=== Your objective ===
Go through the listing and pick out each line with the word "imported" in it.

Entries with model source code

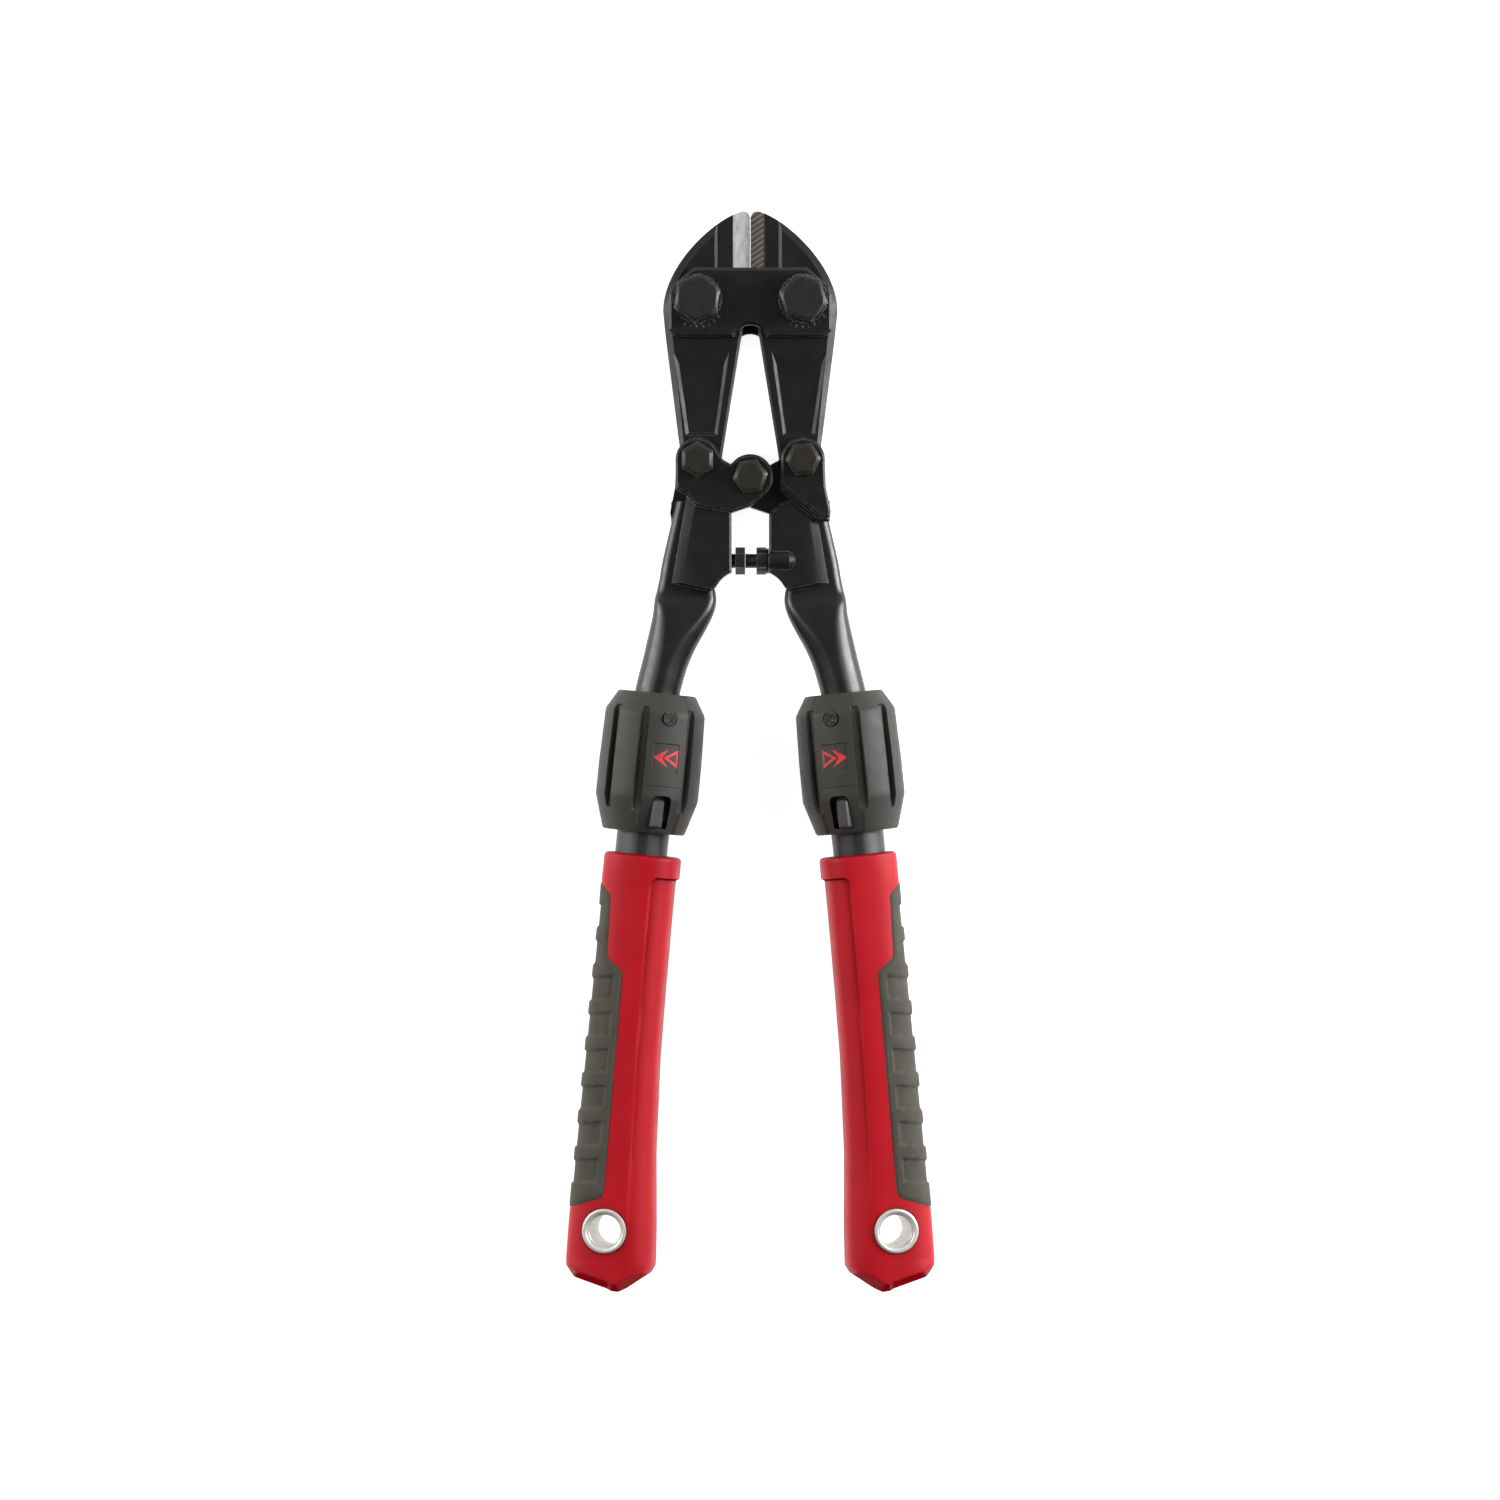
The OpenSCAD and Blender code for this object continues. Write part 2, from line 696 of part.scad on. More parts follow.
// The cam pushes the lock pin in as the collar turns
cam_rim_r = 18.3;
cam_open_r = 17.4;
pin_travel = 2;
button_half_angle = 5;
function cam_r(a) =
    let (turned = (a - button_half_angle) / lock_twist)
    a > button_half_angle + lock_twist + 4 ? cam_open_r : cam_open_r - pin_travel * min(max(turned, 0), 1);
cam_steps = 120;

module cam_ring(side) {
    color(nylon) lift() on_side(side) in_handle() difference() {
        translate([0, 0, 8]) cylinder(r = cam_rim_r, h = 32);
        // Over the pin the ring's inside falls away against the twist
        translate([0, 0, 13.5]) linear_extrude(40) polygon([
            for (i = [0:cam_steps - 1])
                let (a = i * 360 / cam_steps)
                polar(cam_r(a <= 90 ? 90 - a : 360), a)
        ]);
        translate([0, 0, 7]) cylinder(r = 13, h = 20);
        in_screw_holes() cylinder(r = 1.25, h = 30);
    }
}
module in_screw_holes() {
    for (half_turn = [0, 180])
        rotate([0, 0, panel_angle + half_turn])
            translate([0, 0, collar_screw_place]) rotate([0, 90, 0]) children();
}
module left_cam_ring() cam_ring(-1);
module right_cam_ring() cam_ring(1);

// ---------- Locks ----------

pin_tip = 9.75;
pin_flange = 14.1;
pin_button = 17.2;

module lock_pin(side) {
    color(ring_metal) lift() on_side(side) in_handle()
        translate([0, 0, lock_place]) rotate([-90, 0, 0]) {
            translate([0, 0, pin_tip]) cylinder(r = pin_r, h = pin_flange - pin_tip + 0.1);
            translate([0, 0, pin_flange]) cylinder(r = 3.6, h = 0.8);
            translate([0, 0, pin_flange]) cylinder(r = 1.4, h = pin_button - pin_flange);
        }
}
module left_lock_pin() lock_pin(-1);
module right_lock_pin() lock_pin(1);

// Conical spring: one wire that climbs from the housing's floor to the pin's flange
spring_wire_r = 0.22;
spring_turns = 2.5;
spring_steps = 50;
spring_low = 11.5 + spring_wire_r;
spring_high = pin_flange - spring_wire_r;
function spring_ring(i) =
    let (
        f = i / spring_steps,
        a = 360 * spring_turns * f,
        r = 3.5 - 0.65 * f,
        h = spring_low + (spring_high - spring_low) * f
    )
    [for (k = [0:5])
        let (w = polar(spring_wire_r, -60 * k))
        [(r + w.x) * cos(a), (r + w.x) * sin(a), h + w.y]];

module lock_spring(side) {
    color(ring_metal) lift() on_side(side) in_handle()
        translate([0, 0, lock_place]) rotate([-90, 0, 0])
            skin([for (i = [0:spring_steps]) spring_ring(i)]);
}
module left_lock_spring() lock_spring(-1);
module right_lock_spring() lock_spring(1);

front_strap();
rear_strap();
jaw_bolts();
jaw_nuts();
jaw_lock_washers();
left_jaw();
left_link_bolt();
left_link_nut();
right_jaw();
right_link_bolt();
right_link_nut();
left_arm();
left_neck_tube();
left_tube_guide();
left_stop_screw();
centre_bolt();
centre_washer();
centre_nut();
right_arm();
right_neck_tube();
right_tube_guide();
right_stop_screw();
right_stop_nut();
left_outer_tube();
left_mouth_bush();
left_lock_housing();
left_grip();
left_grip_rubber();
left_lanyard_ring();
right_outer_tube();
right_mouth_bush();
right_lock_housing();
right_grip();
right_grip_rubber();
right_lanyard_ring();
left_collar_front();
left_collar_rear();
left_collar_screws();
left_cam_ring();
right_collar_front();
right_collar_rear();
right_collar_screws();
right_cam_ring();
left_lock_pin();
left_lock_spring();
right_lock_pin();
right_lock_spring();
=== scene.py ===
"""Telescoping bolt cutters: the looks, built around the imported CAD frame.

Lengths inside the builders are millimetres in a piece's own local frame, and mesh_object
turns them into metres in the row frame. Most right-hand pieces are the left ones mirrored.
"""
import json
import math

import bmesh
import bpy
from mathutils import Matrix, Vector


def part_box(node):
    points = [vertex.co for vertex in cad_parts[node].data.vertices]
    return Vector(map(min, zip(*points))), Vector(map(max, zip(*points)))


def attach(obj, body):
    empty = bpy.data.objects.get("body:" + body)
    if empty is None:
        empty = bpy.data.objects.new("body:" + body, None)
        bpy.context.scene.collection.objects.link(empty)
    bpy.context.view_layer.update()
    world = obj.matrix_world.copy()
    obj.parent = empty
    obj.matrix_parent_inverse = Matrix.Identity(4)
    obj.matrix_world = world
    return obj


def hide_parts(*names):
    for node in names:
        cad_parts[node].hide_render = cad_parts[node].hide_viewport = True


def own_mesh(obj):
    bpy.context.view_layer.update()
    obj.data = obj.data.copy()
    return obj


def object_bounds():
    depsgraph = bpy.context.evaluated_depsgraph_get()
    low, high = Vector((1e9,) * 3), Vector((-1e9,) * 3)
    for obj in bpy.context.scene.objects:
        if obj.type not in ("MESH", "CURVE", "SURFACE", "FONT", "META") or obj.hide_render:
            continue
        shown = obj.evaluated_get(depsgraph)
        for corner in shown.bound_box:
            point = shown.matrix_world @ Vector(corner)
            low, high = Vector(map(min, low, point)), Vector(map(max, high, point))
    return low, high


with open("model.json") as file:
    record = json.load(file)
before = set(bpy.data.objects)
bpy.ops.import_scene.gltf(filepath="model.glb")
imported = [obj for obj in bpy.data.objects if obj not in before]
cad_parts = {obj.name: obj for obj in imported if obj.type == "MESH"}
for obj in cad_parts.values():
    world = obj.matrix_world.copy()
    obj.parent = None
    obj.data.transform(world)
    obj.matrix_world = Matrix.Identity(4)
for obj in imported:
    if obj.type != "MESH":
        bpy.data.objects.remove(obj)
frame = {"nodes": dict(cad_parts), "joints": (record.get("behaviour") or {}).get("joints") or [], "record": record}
cad_low, cad_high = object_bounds()
MM = 0.001
LEFT, RIGHT = "left", "right"

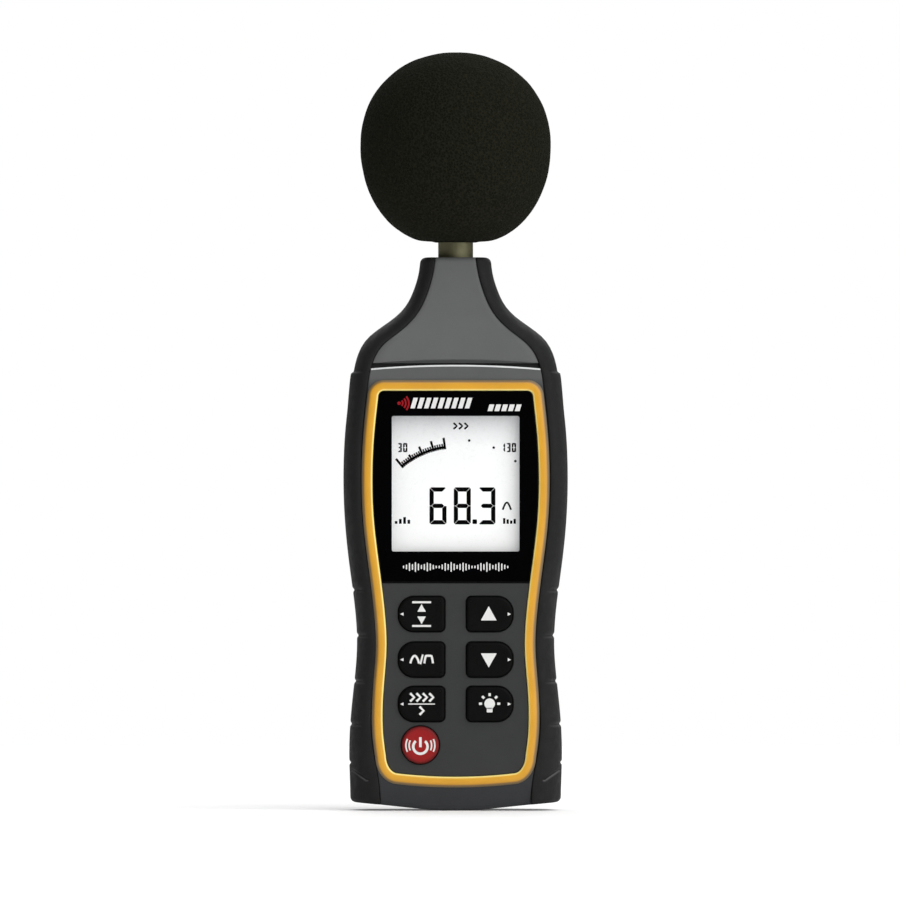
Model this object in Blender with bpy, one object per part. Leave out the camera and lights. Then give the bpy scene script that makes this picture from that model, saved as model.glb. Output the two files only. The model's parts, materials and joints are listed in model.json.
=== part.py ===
"""Handheld sound level meter with a foam windscreen, built as an assembly of separate pieces.

Frame: +Z up towards the microphone, the display faces -Y, +X is to the right of a person who
reads the display. The origin is the centre of the flat land under the case. Sizes are in
millimetres and become metres where the objects are made.
"""

import math

import bmesh
import bpy
from mathutils import Vector

MM = 0.001
GAP = 0.3  # clearance kept between neighbouring pieces
SMOOTH_ANGLE = math.radians(35)

# ---- driving dimensions -------------------------------------------------------------------

CASE_TOP = 182.2
CASE_START = -1.0  # the case is lofted from here and trimmed to the arched underside
STEP_Z = 147.2  # the raised lower face ends here and the neck cover begins
WALL = 2.0
GRIP = 1.6  # thickness of the rubber skin
COVER = 1.3  # thickness of the neck cover
FACE_WALL = 3.3  # front or back face to the inside of the case

FACE_Y = -15.0  # front of the lower body
BACK_Y = 17.0

# Each outline below is a list of (height, value) points that a smooth curve runs through.
HALF_WIDTH = (
    (-1, 33.7), (3, 34.6), (9, 34.9), (17, 35.0), (30, 34.6), (43, 33.2), (54, 32.3),
    (66, 33.0), (82, 35.1), (98, 36.6), (112, 37.0), (128, 36.2), (141, 34.8), (148, 33.2),
    (154, 30.7), (159, 24.7), (165, 17.4), (171, 14.0), (177, 12.2), (182.2, 11.5),
)
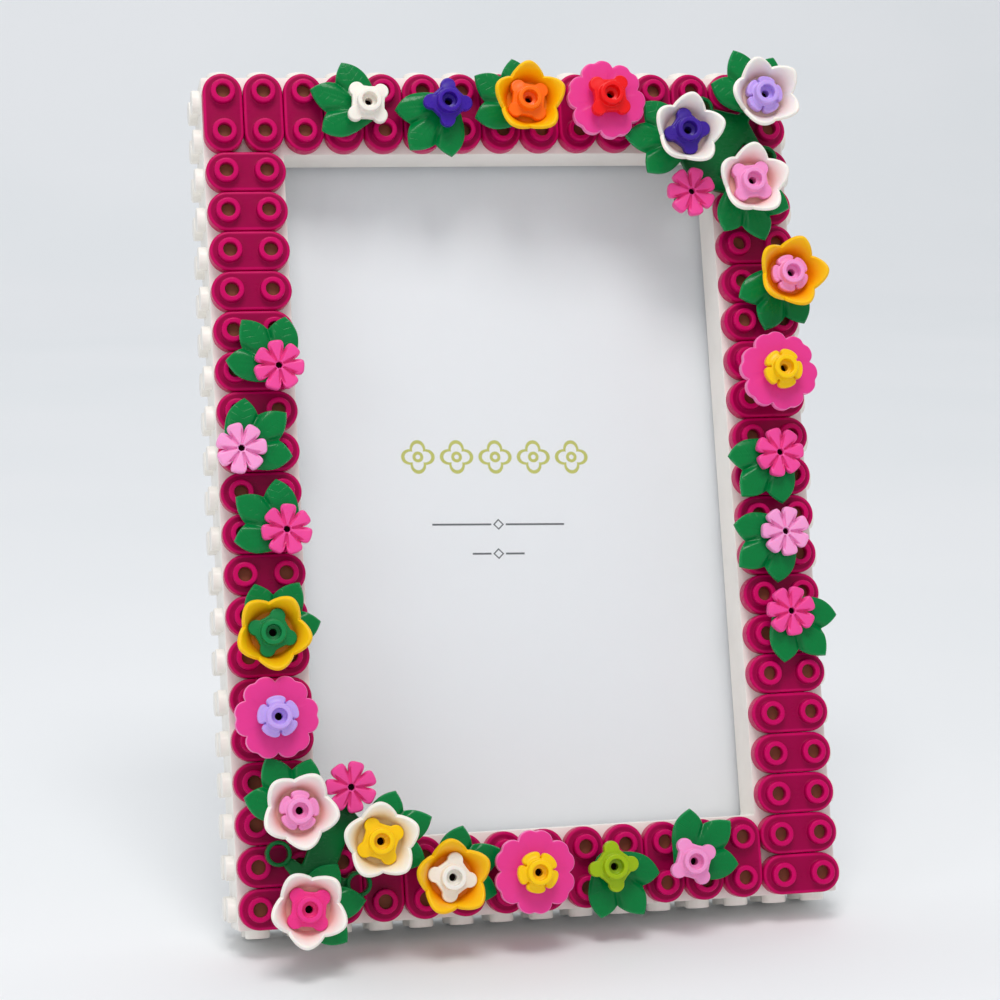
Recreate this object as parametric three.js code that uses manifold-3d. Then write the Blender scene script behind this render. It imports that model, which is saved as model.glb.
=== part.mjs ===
// Free-standing photo frame for a 4 x 6 inch print, with a clip-on plate border
// and a garden of plug-in leaves and flowers. Units are millimetres, +Z is up.
import * as THREE from 'three';
import { mergeVertices } from 'three/addons/utils/BufferGeometryUtils.js';
import Module from 'manifold-3d';

const wasm = await Module();
wasm.setup();

// ---- driving dimensions -------------------------------------------------------------
const PITCH = 8;                    // stud spacing of the plate system
const COLS = 15;                    // studs across the frame
const ROWS = 21;                    // studs up the frame
const BORDER = 2;                   // studs across each side of the border
const FRAME_DEPTH = 16;             // front face to back face of the moulded frame
const WALL_DEPTH = 9.6;             // visible wall of the picture opening
const REBATE = [103.4, 154.4];      // pocket behind the opening that takes the print
const PRINT = [101.6, 152.4, 0.5];  // 4 x 6 inch card
const SHEET_SIZE = [102.8, 153.8];  // window and back panel
const STUD_R = 2.4;
const STUD_H = 1.7;
const BORE_R = 1.75;                // open centre of leaves, flowers and branch rings
const GAP = 0.3;                    // clearance kept between separate pieces
const PLATE_SIZE = [15.76, 7.76];
const PLATE_TOP = 3.2;
const PIN_R = 1.15;                 // pin under each flower, turning in its leaf or ring
const LEAN = THREE.MathUtils.degToRad(16.6);
const LEG_OPEN = THREE.MathUtils.degToRad(30);
const HINGE = { y: 34, out: -19 };  // easel pivot, in face coordinates
const BRANCH_RISE = 3.5;            // flowers on a branch stand this much further out

const FRAME_W = COLS * PITCH;
const FRAME_H = ROWS * PITCH;
const SEAT = PLATE_TOP + STUD_H + GAP;   // height at which leaves rest on the studs

// Face coordinates: x right, y up the face, z straight out of the front face (z = 0).
const place = (col, row) => [(col - 8) * PITCH, (11 - row) * PITCH];

// ---- solid helpers ------------------------------------------------------------------
const solid = (geometry) => {
  const bare = new THREE.BufferGeometry();
  bare.setAttribute('position', geometry.getAttribute('position'));
  if (geometry.index) bare.setIndex(geometry.index);
  const welded = mergeVertices(bare, 1e-4);
  const triangles = [];
  for (let i = 0; i < welded.index.count; i += 3) {
    const [a, b, c] = [0, 1, 2].map((k) => welded.index.getX(i + k));
    if (a !== b && b !== c && c !== a) triangles.push(a, b, c);
  }
  return new wasm.Manifold(new wasm.Mesh({
    numProp: 3,
    vertProperties: new Float32Array(welded.getAttribute('position').array),
    triVerts: new Uint32Array(triangles),
  }));
};

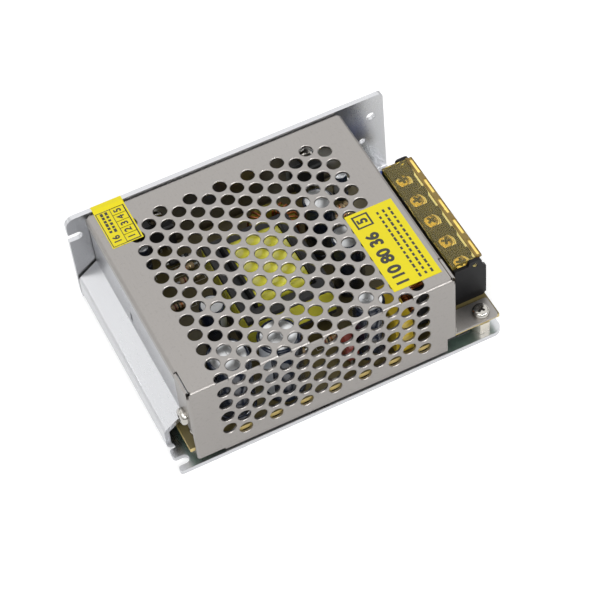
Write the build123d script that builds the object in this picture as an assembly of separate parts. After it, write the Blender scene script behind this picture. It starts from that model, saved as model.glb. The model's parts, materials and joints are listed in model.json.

=== Exercise answer ===
"""Telescoping bolt cutters: the looks, built around the imported CAD frame.
imported = [obj for obj in bpy.data.objects if obj not in before]
cad_parts = {obj.name: obj for obj in imported if obj.type == "MESH"}
for obj in imported:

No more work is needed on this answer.